When people talk about Mag Bay today, it helps to first understand what it actually is. The Magdalena Bay complex covers roughly 1,500 square miles along the Pacific coast of Baja California Sur. It’s not a single bay, but a massive system of barrier islands, deep channels, and mangrove estuaries that stretches close to 150 miles from north to south. It’s one of the most productive marine environments on the peninsula, and that productivity drives everything that happens there.

The mangroves are the foundation. Warm water moves through the roots loaded with nutrients, shrimp larvae, and baitfish. That area functions as a nursery for countless species like corvina, halibut, snook, grouper, many of which eventually move out into deeper water. People don’t always associate mangrove ecosystems with Baja, but Magdalena Bay is one of the largest and most important on the Pacific side.

Offshore, the geography becomes just as important. The shape of the coastline, combined with prominent points to the north and south, creates a large current eddy as the California Current pushes down from the Gulf of Alaska. Add in offshore ridges and underwater structure, and you get consistent upwelling, a steady delivery of nutrients that supports enormous populations of sardines, mackerel, squid, and other baitfish.

That’s why the offshore fishery here is so reliable.

Mag Bay is best known for the striped marlin migration, and for good reason. Each fall, marlin move south as the water cools and stack up in this region in large concentrations. Unlike many billfish destinations, these fish are often feeding on the surface in organized bait balls. You’re not trolling or blind-casting, you’re stopping the boat and casting flies into actively feeding schools. Most casts are short, deliberate, and visual. You can see the fish light up beneath the surface as they move through the bait.

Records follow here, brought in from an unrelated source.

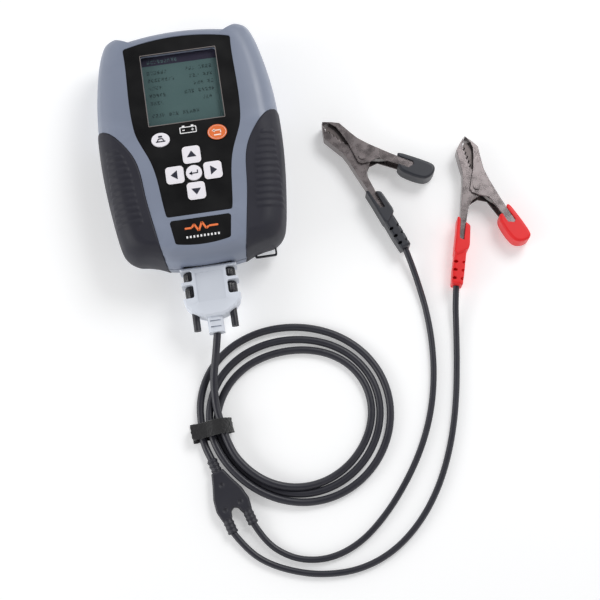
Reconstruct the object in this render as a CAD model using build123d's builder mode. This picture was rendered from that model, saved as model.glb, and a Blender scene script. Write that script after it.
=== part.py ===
from build123d import *

import math
import os

# Handheld battery tester with a plugged-in cable set and two battery clips.
# Millimetres. Origin: bottom centre of the tester. +X right, +Y to the display end,
# +Z out of the display. The tester lies on its back, the cables and clips beside it.

os.makedirs("parts", exist_ok=True)

# ---------------------------------------------------------------- driving dimensions
HALF_WIDTH = 61.6  # housing, at its widest
HALF_LENGTH = 82.7
PARTING_Z = 20.5  # joint line between the two shells
FOOT_H = 2.0
FACE_Z = 45.0  # flat front face
FACE_WALL_Z = 41.3  # inside of the front wall
SEAL_T = 1.2

OVERLAY_FLOOR_Z = 43.6  # floor of the recess for the overlay
OVERLAY_T = 1.0
PLATE_T = 1.1
WINDOW_W = 50.5
WINDOW_H = 50.5
WINDOW_Y = 37.5
WINDOW_T = 1.2

KEY_TRAVEL = 0.8
KEY_TOP_Z = 45.4
KEY_FLANGE_T = 1.4
KEY_GAP = 0.25  # round each key, in the shell and the overlay
PAD_PITCH = 12.6  # middle key to each arrow key
PAD_Y = -24.3
ARROW_KEY = 10.8
ENTER_R = 5.3
ARROW_HOLLOW_R = 7.3  # arrow keys are hollowed round the middle key
OVAL_X = 18.9
OVAL_Y = 1.6
OVAL_RX = 6.1
OVAL_RY = 4.9

MAIN_BOARD_Z = 33.0
BOARD_T = 1.6
POWER_BOARD_Z = 9.0
KEY_BASE_Z = 38.0  # underside of each key's flange
CASE_SCREW_R = 1.25
CASE_HEAD_R = 2.7
SCREW_SEAT_Z = 11.0
BOARD_SCREW_R = 1.2
FOOT_R = 5.0
FOOT_PLACES = [(38, 68), (-38, 68), (34, -66), (-34, -66)]

LOOP_X = 39.5  # strap loop at the lower right corner
LOOP_Y = -74.0
LOOP_Z = 9.0
LOOP_W = 15.0
LOOP_L = 9.0
LOOP_T = 2.0

PORT_Z = 19.0  # axis of the connector
SCREW_PITCH = 24.99  # standard nine-way D connector
SOCKET_FLANGE_Y = -76.6
HOOD_FRONT_Y = -82.9
THREAD_R = 1.4
JACKSCREW_END_Y = -124.6
JACKSCREW_STEPS = [  # start, length and radius of the thread, body and shaft
    (-78.4, 6.4, THREAD_R),
    (-84.8, 19.8, 3.2),
    (-104.6, 20.0, 2.4),
]
HOOD_HALF_T = 7.8
CABLE_EXIT_Y = -127.5

MAIN_CABLE_D = 5.0
LEAD_D = 4.2
COIL_X = 44.0
COIL_Y = -188.0
COIL_H = 6.0
STRAND_POINTS = 12  # along each turn

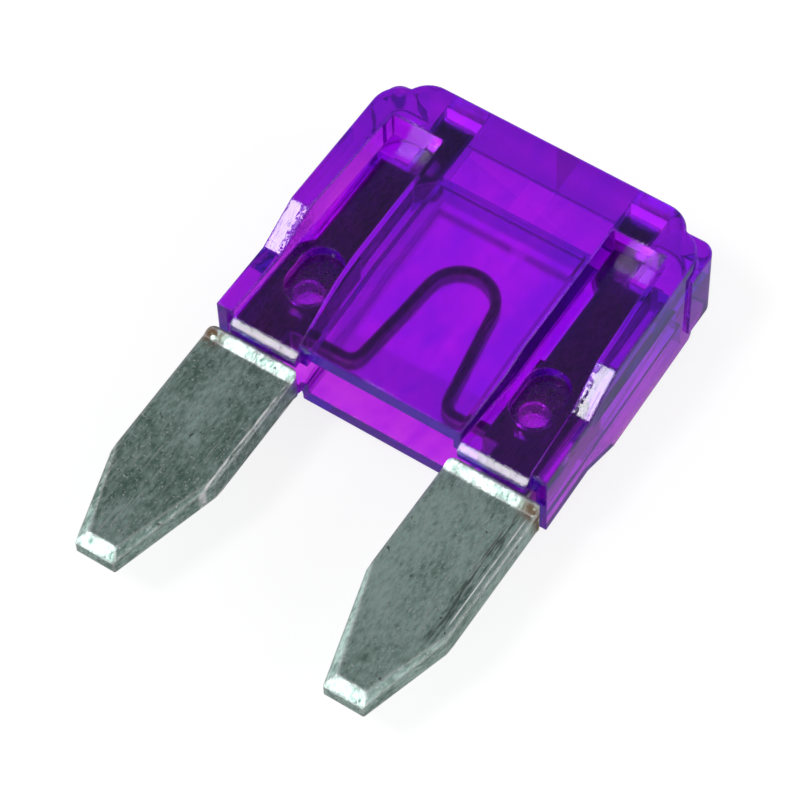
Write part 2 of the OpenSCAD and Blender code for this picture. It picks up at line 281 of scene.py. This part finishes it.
def ramp(tree, source, low, high, to_low=0.0, to_high=1.0):
    """Maps low..high of a value to another range, smoothly, and clamps it."""
    node = add_node(
        tree, "ShaderNodeMapRange", From_Min=low, From_Max=high, To_Min=to_low, To_Max=to_high
    )
    node.interpolation_type = "SMOOTHSTEP"
    join(tree, source, node.inputs["Value"])
    return node.outputs["Result"]


def near_line(tree, value, middle, reach):
    """1 where a value is within the first reach of the middle, falling to 0 at the second."""
    away = maths(tree, "ABSOLUTE", minus(tree, value, middle))
    return ramp(tree, away, *reach, 1.0, 0.0)


def blend_colours(tree, share, first, second):
    """Mixes two colours; each is a socket or a plain colour."""
    node = tree.nodes.new("ShaderNodeMix")
    node.data_type = "RGBA"
    join(tree, share, node.inputs["Factor"])
    for name, value in (("A", first), ("B", second)):
        socket = [i for i in node.inputs if i.name == name and i.type == "RGBA"][0]
        if isinstance(value, tuple):
            socket.default_value = (*value, 1)
        else:
            join(tree, value, socket)
    return [o for o in node.outputs if o.type == "RGBA"][0]


def noise(tree, place, grain):
    """The bare noise of a grain."""
    scaled = tree.nodes.new("ShaderNodeMapping")
    scaled.inputs["Scale"].default_value = [1 / (size * MM) for size in grain.size]
    join(tree, place, scaled.inputs["Vector"])
    pattern = add_node(
        tree,
        "ShaderNodeTexNoise",
        Scale=1.0,
        Detail=grain.detail,
        Roughness=grain.roughness,
        Distortion=grain.twist,
    )
    join(tree, scaled.outputs["Vector"], pattern.inputs["Vector"])
    return pattern.outputs["Fac"]


def marks_of(tree, place, grain):
    """1 where the noise of a grain is over its full level, and 0 where it is under its start."""
    return ramp(tree, noise(tree, place, grain), grain.starts, grain.full)


def split(tree, vector):
    """X, Y and Z of a vector."""
    axes = tree.nodes.new("ShaderNodeSeparateXYZ")
    join(tree, vector, axes.inputs[0])
    return axes.outputs


def new_mask_group(name, *masks):
    """Starts a group that takes a place and puts out masks. Returns group, place and end."""
    group = bpy.data.node_groups.new(name, "ShaderNodeTree")
    group.interface.new_socket(name="Place", in_out="INPUT", socket_type="NodeSocketVector")
    for mask in masks:
        group.interface.new_socket(name=mask, in_out="OUTPUT", socket_type="NodeSocketFloat")
    place = group.nodes.new("NodeGroupInput").outputs["Place"]
    return group, place, group.nodes.new("NodeGroupOutput")


def put_out(group, result, **masks):
    """Links each mask to the group's output of that name."""
    for name, value in masks.items():
        join(group, value, result.inputs[name])


def place_group(tree, group, place):
    """Places a mask group in a material."""
    node = tree.nodes.new("ShaderNodeGroup")
    node.node_tree = group
    join(tree, place, node.inputs["Place"])
    return node.outputs


def tumbled_metal_group():
    """Handling marks of stamped zinc: cloudy tone, scratches along the blades, specks and pits."""
    group, place, result = new_mask_group(
        "tumbled_metal", "Tone", "Scratches", "Specks", "Pits", "Height"
    )
    clouds = noise(group, place, ZINC_CLOUDS)
    fine = noise(group, place, ZINC_FINE)
    tone = plus(group, times(group, clouds, CLOUDS_SHARE), times(group, fine, FINE_SHARE))
    long_lines = marks_of(group, place, LONG_SCRATCHES)
    short_lines = marks_of(group, place, SHORT_SCRATCHES)
    lines = maths(group, "MAXIMUM", long_lines, short_lines)
    scratches = times(group, lines, marks_of(group, place, SCRATCHED_PATCHES))
    specks = marks_of(group, place, LIGHT_SPECKS)
    pits = marks_of(group, place, DARK_PITS)
    height = minus(group, times(group, fine, FINE_RISE), times(group, pits, PIT_DROP))
    height = minus(group, height, times(group, scratches, SCRATCH_DROP))
    put_out(group, result, Tone=tone, Scratches=scratches, Specks=specks, Pits=pits, Height=height)
    return group


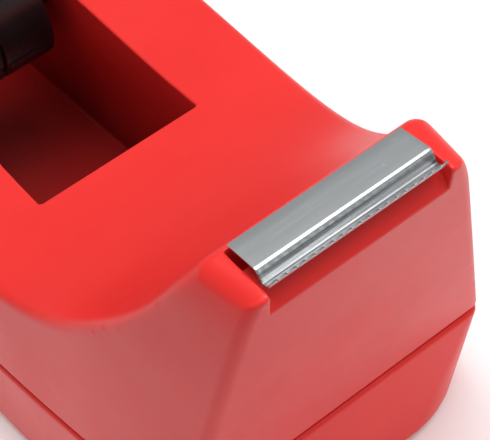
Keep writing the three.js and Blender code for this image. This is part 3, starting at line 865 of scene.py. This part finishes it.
# ---- underside: feet and screws ------------------------------------------------------
FOOT_OUTLINE = [(0, 0.45), (1.6, 0.42), (2.6, 0.25), (2.9, 0.06), (3.1, 0), (3.9, 0), (4.1, 0.08), (4.2, 0.3)]
FOOT_OUTLINE += [(4.35, 0.3), (4.45, 0.1), (4.6, 0.03), (4.85, 0.15)]
FOOT_OUTLINE += [(5, 0.45), (5, 1.6), (4.9, 1.9), (4.6, 2), (0, 2)]
for corner, (x, y) in FEET.items():
    foot = turned(f"{corner}_foot_pad", FOOT_OUTLINE, (x, y, 0))
    settle(foot, "root", "foot_rubber", RUBBER, f"{corner}_foot")


def screw_field(x, y, z):
    """Pan-head screw with a cross recess, head down, on the Z axis."""
    r = np.hypot(x, y)
    dome = np.sqrt(x**2 + y**2 + (z - 4.9) ** 2) - 3.3
    head = both(both(r - 2.8, z - 3.5, 0.15), dome, 0.35)
    shank = both(r - 1.3, np.abs(z - 10) - 7, 0.25)
    solid = either(head, shank, 0.2)
    taper = 0.12 * (z - 1.6)
    long = both(np.abs(x) - 1.6 + 2 * taper, np.abs(y) - 0.36 + taper, 0.08)
    short = both(np.abs(x) - 0.36 + taper, np.abs(y) - 1.6 + 2 * taper, 0.08)
    cross = both(either(long, short, 0.15), z - 2.6, 0.1)
    return less(solid, cross, 0.08)


span = mirrored((0, 2.1, 0.15), (2.1, 3.1, 0.2))
heights = spaced((1.2, 3.9, 0.15), (3.9, 16.2, 1.2), (16.2, 17.4, 0.3))
points, quads, normals = skinned(screw_field, span, span, heights)
for corner, (x, y) in SCREWS.items():
    screw = from_arrays(f"{corner}_screw_steel", points + np.array((x, y, 0)), quads, normals)
    settle(screw, "root", "screw_steel", SCREW_STEEL, f"{corner}_screw")

# ---- ballast: the castings are the CAD solids with softened, rough skins -------------
grit = bpy.data.textures.new("grit", "CLOUDS")
grit.noise_scale = 0.004
for node in ("front_ballast", "left_ballast", "right_ballast"):
    casting = bpy.data.objects.new(f"{node}_casting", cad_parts[node].data.copy())
    scene.collection.objects.link(casting)
    refined(
        casting,
        ("REMESH", {"mode": "VOXEL", "voxel_size": 0.9 * MM, "use_smooth_shade": True}),
        ("SMOOTH", {"factor": 0.5, "iterations": 3}),
        ("DISPLACE", {"texture": grit, "texture_coords": "LOCAL", "strength": 0.25 * MM, "mid_level": 1.0}),
    )
    settle(casting, "root", "ballast_iron", IRON, node)

# ---- floor, light, camera ------------------------------------------------------------
FLOOR_PALE = (0.9, 0.9, 0.9)
FLOOR_DARK = (0.16, 0.16, 0.165)
FADE = (0.08, 0.3)  # where the floor starts and ends fading, in metres


def graded_floor():
    """Pale under and behind the dispenser, fading to dark grey in front, which shades the nose."""
    mesh = bpy.data.meshes.new("floor")
    mesh.from_pydata([(-1.6, -1.6, 0), (1.6, -1.6, 0), (1.6, 1.6, 0), (-1.6, 1.6, 0)], [], [(0, 1, 2, 3)])
    floor = bpy.data.objects.new("floor", mesh)
    scene.collection.objects.link(floor)
    p = Paint("floor_white")
    p.set(Roughness=0.8, Emission_Color=(1, 1, 1, 1), Emission_Strength=0.08)
    x, y, _ = p.axes()
    ahead = p.math("SUBTRACT", x, p.math("MULTIPLY", y, 0.7))
    far = p.math("ADD", ahead, p.between(p.noise(p.place, 6, 3), 0.3, 0.7, -0.02, 0.02))
    base = p.ramp(p.between(far, *FADE, 0, 1), (0.0, FLOOR_PALE), (1.0, FLOOR_DARK))
    p.link(base, p.shader.inputs["Base Color"])
    mesh.materials.append(p.material)


def softbox(name, place, aim, size, watts):
    lamp = bpy.data.lights.new(name, "AREA")
    lamp.shape = "RECTANGLE"
    lamp.size, lamp.size_y = size
    lamp.energy = watts
    holder = bpy.data.objects.new(name, lamp)
    holder.location = place
    holder.rotation_euler = (Vector(place) - Vector(aim)).to_track_quat("Z", "Y").to_euler()
    scene.collection.objects.link(holder)


graded_floor()
world = bpy.data.worlds.new("studio")
world.use_nodes = True
world.node_tree.nodes["Background"].inputs["Color"].default_value = (0.97, 0.99, 1.0, 1)
world.node_tree.nodes["Background"].inputs["Strength"].default_value = 0.36
scene.world = world
softbox("high_softbox", (0.16, 0.08, 0.62), (0.03, 0, 0.04), (0.4, 0.6), 4.1)

CAMERA_PLACE = (0.15764, -0.04793, 0.15968)
CAMERA_LENS = 103.05  # millimetres, on a sensor 36 mm wide
CAMERA_RIGHT = (0.56945, 0.79363, -0.21419)
CAMERA_BACK = (0.66674, -0.29352, 0.68506)
camera = bpy.data.objects.new("camera", bpy.data.cameras.new("camera"))
camera.data.sensor_width = 36
camera.data.lens = CAMERA_LENS
camera.data.clip_start = 0.01
right = Vector(CAMERA_RIGHT).normalized()
back = Vector(CAMERA_BACK).normalized()
up = back.cross(right).normalized()
turn = Matrix((right, up, back)).transposed().to_4x4()
camera.matrix_world = Matrix.Translation(Vector(CAMERA_PLACE)) @ turn
scene.collection.objects.link(camera)
scene.camera = camera
scene.view_settings.view_transform = "Standard"

bpy.context.view_layer.update()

There are very few places in the world where fly fishing for striped marlin happens this way, and fewer still where it happens consistently year after year.

That said, this is not easy fishing. Runs offshore can be long. Pacific conditions can be demanding. Standing on the bow all day requires commitment. This isn’t casual fishing, it’s a full-on offshore experience. Because of that, I always recommend breaking up bluewater days with time in the mangroves or along the beaches. It gives you a different perspective on the fishery and lets your body recover while still fishing effectively.

What makes Magdalena Bay truly unique is the range. On the same trip, you can fish offshore for marlin, dorado, and tuna, then slide back inside to fish mangroves, shallow reefs, or sandy beaches. We catch broomtail grouper on sinking lines over shallow structure. We fish halibut along white sand beaches. There are corvina, snapper, triggerfish, bass species, and yes, Pacific bonefish.

There are actually three species of bonefish within the Magdalena Bay system. This isn’t classic shallow flat fishing, it’s deeper water, more exploratory, but the opportunity is real. You never quite know what you’re casting to, and that’s part of what makes the place special.

On one five-day trip, we recorded 44 species landed on the fly. That’s not typical, but it gives you an idea of what’s possible. Even a more standard week can produce close to 20 species, which is exceptional anywhere.

For me, López Mateos has always been a natural base for fishing this area. I first spent time there decades ago and eventually began working closely with Sergio García and his family. Sergio is deeply connected to the community and the fishery. He’s been instrumental in whale conservation, sustainable fishing practices, and pushing for responsible use of the bay.

He also designed his boats specifically for this environment, stable, fast, and capable of handling Pacific conditions while still being excellent platforms for fly fishing. More importantly, Sergio and his sons genuinely care about the fishery and about giving people a meaningful experience on the water.

Magdalena Bay isn’t a resort destination. It’s remote, it’s rugged, and it rewards people who are willing to engage with it on its terms. But for anglers who want variety, challenge, and a true sense of place, there are very few fisheries that offer what Mag Bay does.

It’s one of the last places where fly fishing still feels like exploration.